The cast of this memorable Leeds production was in many ways an interesting one. Mr. Philip Beck was Don Pedro; Mr. C. Brookfield, Don John; Mr. Norman Forbes, Claudio; Mr. Arthur Mood, Dogberry; Mr. Lin Rayne, Verges; and Miss Elinor Aickin, Ursula.

How, in accordance with Davenport Adams' prediction, Ellen Terry's Beatrice developed into a "permanent artistic victory" we all know to-day. Undoubtedly, and as we shall presently see, it was one of the finest, and in some respects (for her comedy is so winsome) one of the most attractive of her long series of Shakespearean triumphs at the Lyceum.

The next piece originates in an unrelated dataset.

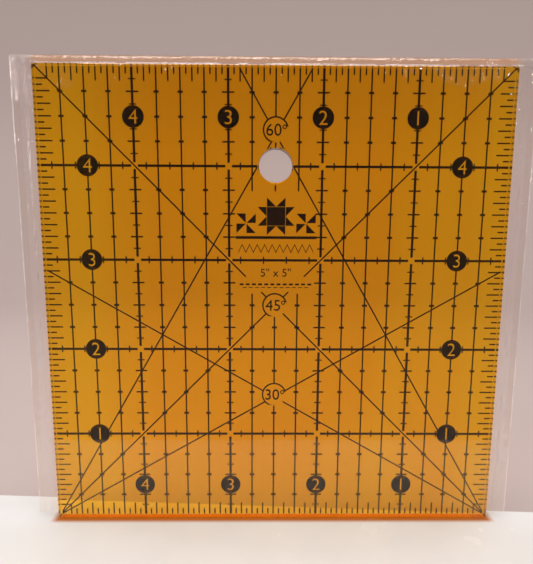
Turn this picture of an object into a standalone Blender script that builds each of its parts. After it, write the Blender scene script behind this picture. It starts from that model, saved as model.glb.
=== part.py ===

What a series it has been! It is not surprising that she should say—"I seem to have made the acquaintance and to know quite intimately some noble people—Hamlet and Ophelia, Portia, Benedick, and Beatrice, Romeo and Juliet, Viola, the Macbeths. All this makes me rejoice and wonder how it is that I'm not a superior person! I have dwelt with such very good company. It has been all sunshine, with a wee cloud here and there to give zest to life; and my lines have been laid in pleasant places. How terrible it must be to have to do the work one abhors!"

It is because she has done the work that she loves, and has made the sweet tenderness of her love for it so manifest, that she has continually stirred the imagination, and lastingly won the hearts of her audiences.